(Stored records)
* BEGIN *
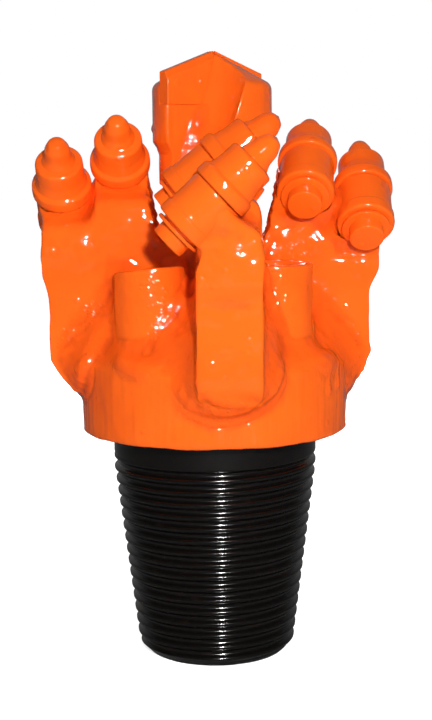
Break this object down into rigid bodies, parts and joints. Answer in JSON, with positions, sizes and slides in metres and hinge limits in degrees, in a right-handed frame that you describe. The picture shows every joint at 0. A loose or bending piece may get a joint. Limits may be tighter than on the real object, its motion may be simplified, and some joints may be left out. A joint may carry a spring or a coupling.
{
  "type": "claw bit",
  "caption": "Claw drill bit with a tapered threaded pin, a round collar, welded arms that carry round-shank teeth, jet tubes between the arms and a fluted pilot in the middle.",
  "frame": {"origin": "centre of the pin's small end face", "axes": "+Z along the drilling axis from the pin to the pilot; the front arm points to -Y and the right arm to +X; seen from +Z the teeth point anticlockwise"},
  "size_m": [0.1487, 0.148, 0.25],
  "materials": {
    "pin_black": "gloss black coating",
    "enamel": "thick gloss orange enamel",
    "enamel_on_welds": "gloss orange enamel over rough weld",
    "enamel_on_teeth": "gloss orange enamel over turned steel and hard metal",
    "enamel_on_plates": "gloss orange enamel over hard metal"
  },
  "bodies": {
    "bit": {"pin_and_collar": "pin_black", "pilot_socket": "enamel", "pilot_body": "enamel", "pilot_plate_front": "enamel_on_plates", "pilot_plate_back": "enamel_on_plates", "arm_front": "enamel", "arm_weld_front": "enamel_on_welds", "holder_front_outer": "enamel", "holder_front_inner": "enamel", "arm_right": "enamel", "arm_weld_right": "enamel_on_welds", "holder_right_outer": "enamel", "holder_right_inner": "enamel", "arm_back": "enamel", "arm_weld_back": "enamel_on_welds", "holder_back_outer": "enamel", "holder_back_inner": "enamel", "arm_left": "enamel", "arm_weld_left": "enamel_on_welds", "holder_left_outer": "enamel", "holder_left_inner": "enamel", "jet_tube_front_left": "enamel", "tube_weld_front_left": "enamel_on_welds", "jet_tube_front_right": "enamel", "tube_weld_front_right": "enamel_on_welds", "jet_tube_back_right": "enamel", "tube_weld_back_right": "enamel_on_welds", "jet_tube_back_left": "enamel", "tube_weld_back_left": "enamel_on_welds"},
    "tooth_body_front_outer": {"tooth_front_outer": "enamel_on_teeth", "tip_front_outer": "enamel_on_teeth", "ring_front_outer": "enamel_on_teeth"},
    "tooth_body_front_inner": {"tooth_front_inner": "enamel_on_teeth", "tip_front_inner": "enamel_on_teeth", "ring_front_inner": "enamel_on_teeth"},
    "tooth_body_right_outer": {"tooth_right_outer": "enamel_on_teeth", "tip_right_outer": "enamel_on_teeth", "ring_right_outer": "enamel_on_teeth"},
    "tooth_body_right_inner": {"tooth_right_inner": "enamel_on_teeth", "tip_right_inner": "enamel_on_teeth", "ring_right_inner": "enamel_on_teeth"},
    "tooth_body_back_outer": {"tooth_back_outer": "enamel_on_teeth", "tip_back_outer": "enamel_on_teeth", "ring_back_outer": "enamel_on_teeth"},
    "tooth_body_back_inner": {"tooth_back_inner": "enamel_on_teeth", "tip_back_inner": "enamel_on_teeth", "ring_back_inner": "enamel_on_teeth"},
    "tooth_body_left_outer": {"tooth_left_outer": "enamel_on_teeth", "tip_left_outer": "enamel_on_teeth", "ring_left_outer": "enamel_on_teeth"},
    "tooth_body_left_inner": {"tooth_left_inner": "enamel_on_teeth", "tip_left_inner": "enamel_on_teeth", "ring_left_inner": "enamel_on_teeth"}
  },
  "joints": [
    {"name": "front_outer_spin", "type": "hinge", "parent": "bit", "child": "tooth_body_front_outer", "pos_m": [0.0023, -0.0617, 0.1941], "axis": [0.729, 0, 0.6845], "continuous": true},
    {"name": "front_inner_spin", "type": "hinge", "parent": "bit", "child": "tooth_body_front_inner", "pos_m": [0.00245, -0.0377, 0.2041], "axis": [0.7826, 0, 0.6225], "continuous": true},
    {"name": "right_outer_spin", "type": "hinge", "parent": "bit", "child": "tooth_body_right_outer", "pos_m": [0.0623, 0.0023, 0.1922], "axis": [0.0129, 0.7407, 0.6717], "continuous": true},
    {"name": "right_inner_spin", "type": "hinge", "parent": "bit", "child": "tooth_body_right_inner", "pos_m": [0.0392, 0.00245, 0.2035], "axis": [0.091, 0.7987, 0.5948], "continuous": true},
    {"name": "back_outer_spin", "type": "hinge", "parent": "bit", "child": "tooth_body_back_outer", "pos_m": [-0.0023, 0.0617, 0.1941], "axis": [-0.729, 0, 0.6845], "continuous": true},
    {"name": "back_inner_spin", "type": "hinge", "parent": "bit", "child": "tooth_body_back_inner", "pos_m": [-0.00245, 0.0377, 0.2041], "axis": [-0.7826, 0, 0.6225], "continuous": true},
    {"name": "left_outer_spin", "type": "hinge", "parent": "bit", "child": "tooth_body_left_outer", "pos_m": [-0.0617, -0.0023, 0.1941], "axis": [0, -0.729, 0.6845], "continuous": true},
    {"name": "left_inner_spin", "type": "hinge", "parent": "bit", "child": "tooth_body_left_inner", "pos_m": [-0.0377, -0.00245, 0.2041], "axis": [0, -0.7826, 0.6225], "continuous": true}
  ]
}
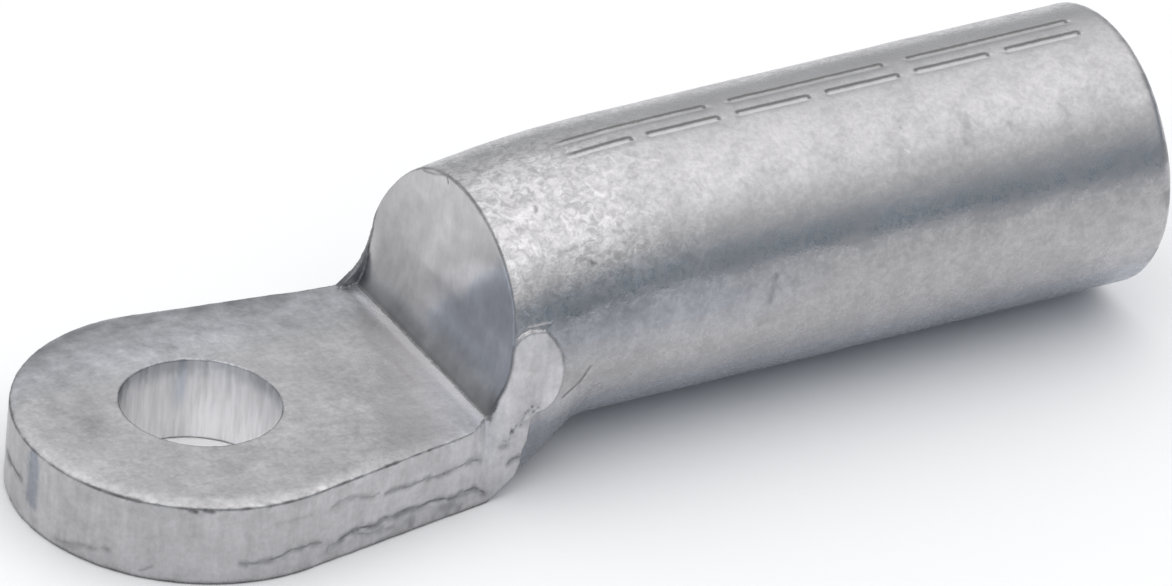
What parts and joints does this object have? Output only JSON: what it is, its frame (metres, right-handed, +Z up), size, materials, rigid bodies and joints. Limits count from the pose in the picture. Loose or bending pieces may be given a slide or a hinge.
* END *
#### REQUIRED WORK:
Extract each entry in full and write it down exactly.

#### ANSWER IN FULL:
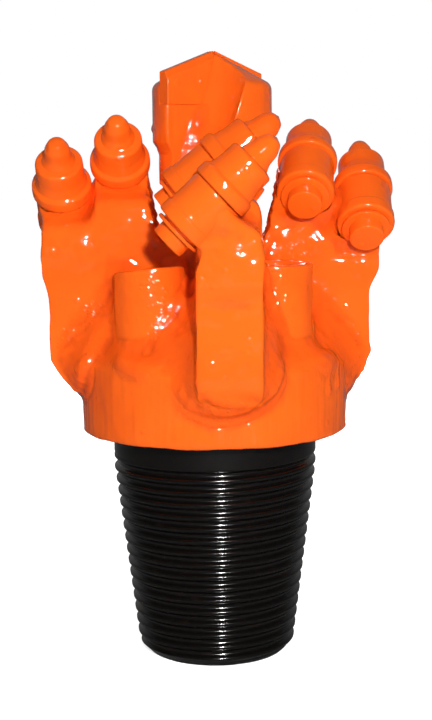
Break this object down into rigid bodies, parts and joints. Answer in JSON, with positions, sizes and slides in metres and hinge limits in degrees, in a right-handed frame that you describe. The picture shows every joint at 0. A loose or bending piece may get a joint. Limits may be tighter than on the real object, its motion may be simplified, and some joints may be left out. A joint may carry a spring or a coupling.
{
  "type": "claw bit",
  "caption": "Claw drill bit with a tapered threaded pin, a round collar, welded arms that carry round-shank teeth, jet tubes between the arms and a fluted pilot in the middle.",
  "frame": {"origin": "centre of the pin's small end face", "axes": "+Z along the drilling axis from the pin to the pilot; the front arm points to -Y and the right arm to +X; seen from +Z the teeth point anticlockwise"},
  "size_m": [0.1487, 0.148, 0.25],
  "materials": {
    "pin_black": "gloss black coating",
    "enamel": "thick gloss orange enamel",
    "enamel_on_welds": "gloss orange enamel over rough weld",
    "enamel_on_teeth": "gloss orange enamel over turned steel and hard metal",
    "enamel_on_plates": "gloss orange enamel over hard metal"
  },
  "bodies": {
    "bit": {"pin_and_collar": "pin_black", "pilot_socket": "enamel", "pilot_body": "enamel", "pilot_plate_front": "enamel_on_plates", "pilot_plate_back": "enamel_on_plates", "arm_front": "enamel", "arm_weld_front": "enamel_on_welds", "holder_front_outer": "enamel", "holder_front_inner": "enamel", "arm_right": "enamel", "arm_weld_right": "enamel_on_welds", "holder_right_outer": "enamel", "holder_right_inner": "enamel", "arm_back": "enamel", "arm_weld_back": "enamel_on_welds", "holder_back_outer": "enamel", "holder_back_inner": "enamel", "arm_left": "enamel", "arm_weld_left": "enamel_on_welds", "holder_left_outer": "enamel", "holder_left_inner": "enamel", "jet_tube_front_left": "enamel", "tube_weld_front_left": "enamel_on_welds", "jet_tube_front_right": "enamel", "tube_weld_front_right": "enamel_on_welds", "jet_tube_back_right": "enamel", "tube_weld_back_right": "enamel_on_welds", "jet_tube_back_left": "enamel", "tube_weld_back_left": "enamel_on_welds"},
    "tooth_body_front_outer": {"tooth_front_outer": "enamel_on_teeth", "tip_front_outer": "enamel_on_teeth", "ring_front_outer": "enamel_on_teeth"},
    "tooth_body_front_inner": {"tooth_front_inner": "enamel_on_teeth", "tip_front_inner": "enamel_on_teeth", "ring_front_inner": "enamel_on_teeth"},
    "tooth_body_right_outer": {"tooth_right_outer": "enamel_on_teeth", "tip_right_outer": "enamel_on_teeth", "ring_right_outer": "enamel_on_teeth"},
    "tooth_body_right_inner": {"tooth_right_inner": "enamel_on_teeth", "tip_right_inner": "enamel_on_teeth", "ring_right_inner": "enamel_on_teeth"},
    "tooth_body_back_outer": {"tooth_back_outer": "enamel_on_teeth", "tip_back_outer": "enamel_on_teeth", "ring_back_outer": "enamel_on_teeth"},
    "tooth_body_back_inner": {"tooth_back_inner": "enamel_on_teeth", "tip_back_inner": "enamel_on_teeth", "ring_back_inner": "enamel_on_teeth"},
    "tooth_body_left_outer": {"tooth_left_outer": "enamel_on_teeth", "tip_left_outer": "enamel_on_teeth", "ring_left_outer": "enamel_on_teeth"},
    "tooth_body_left_inner": {"tooth_left_inner": "enamel_on_teeth", "tip_left_inner": "enamel_on_teeth", "ring_left_inner": "enamel_on_teeth"}
  },
  "joints": [
    {"name": "front_outer_spin", "type": "hinge", "parent": "bit", "child": "tooth_body_front_outer", "pos_m": [0.0023, -0.0617, 0.1941], "axis": [0.729, 0, 0.6845], "continuous": true},
    {"name": "front_inner_spin", "type": "hinge", "parent": "bit", "child": "tooth_body_front_inner", "pos_m": [0.00245, -0.0377, 0.2041], "axis": [0.7826, 0, 0.6225], "continuous": true},
    {"name": "right_outer_spin", "type": "hinge", "parent": "bit", "child": "tooth_body_right_outer", "pos_m": [0.0623, 0.0023, 0.1922], "axis": [0.0129, 0.7407, 0.6717], "continuous": true},
    {"name": "right_inner_spin", "type": "hinge", "parent": "bit", "child": "tooth_body_right_inner", "pos_m": [0.0392, 0.00245, 0.2035], "axis": [0.091, 0.7987, 0.5948], "continuous": true},
    {"name": "back_outer_spin", "type": "hinge", "parent": "bit", "child": "tooth_body_back_outer", "pos_m": [-0.0023, 0.0617, 0.1941], "axis": [-0.729, 0, 0.6845], "continuous": true},
    {"name": "back_inner_spin", "type": "hinge", "parent": "bit", "child": "tooth_body_back_inner", "pos_m": [-0.00245, 0.0377, 0.2041], "axis": [-0.7826, 0, 0.6225], "continuous": true},
    {"name": "left_outer_spin", "type": "hinge", "parent": "bit", "child": "tooth_body_left_outer", "pos_m": [-0.0617, -0.0023, 0.1941], "axis": [0, -0.729, 0.6845], "continuous": true},
    {"name": "left_inner_spin", "type": "hinge", "parent": "bit", "child": "tooth_body_left_inner", "pos_m": [-0.0377, -0.00245, 0.2041], "axis": [0, -0.7826, 0.6225], "continuous": true}
  ]
}
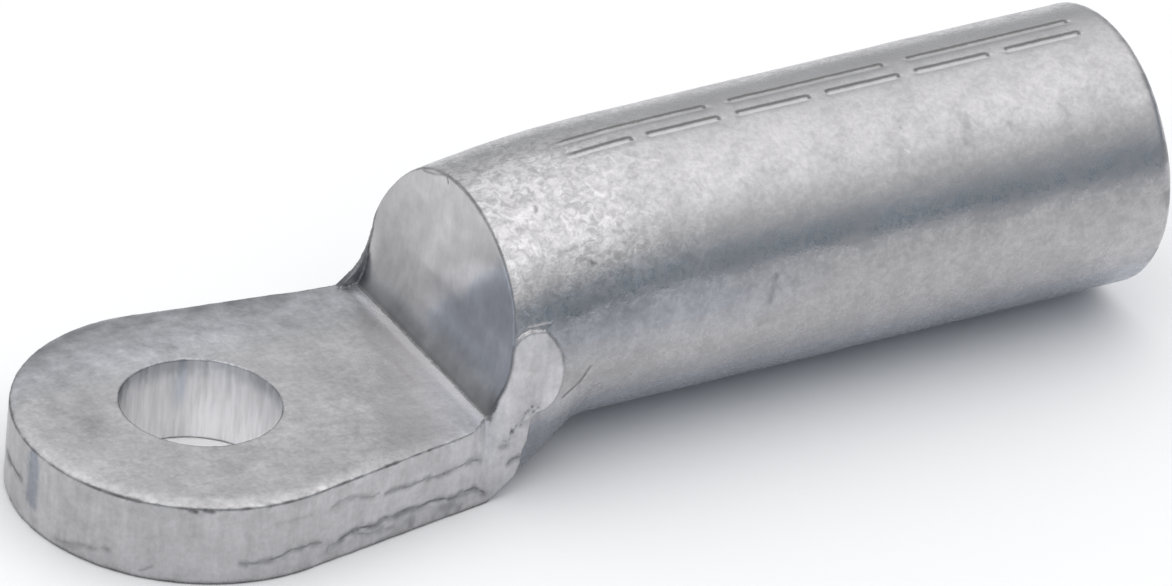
What parts and joints does this object have? Output only JSON: what it is, its frame (metres, right-handed, +Z up), size, materials, rigid bodies and joints. Limits count from the pose in the picture. Loose or bending pieces may be given a slide or a hinge.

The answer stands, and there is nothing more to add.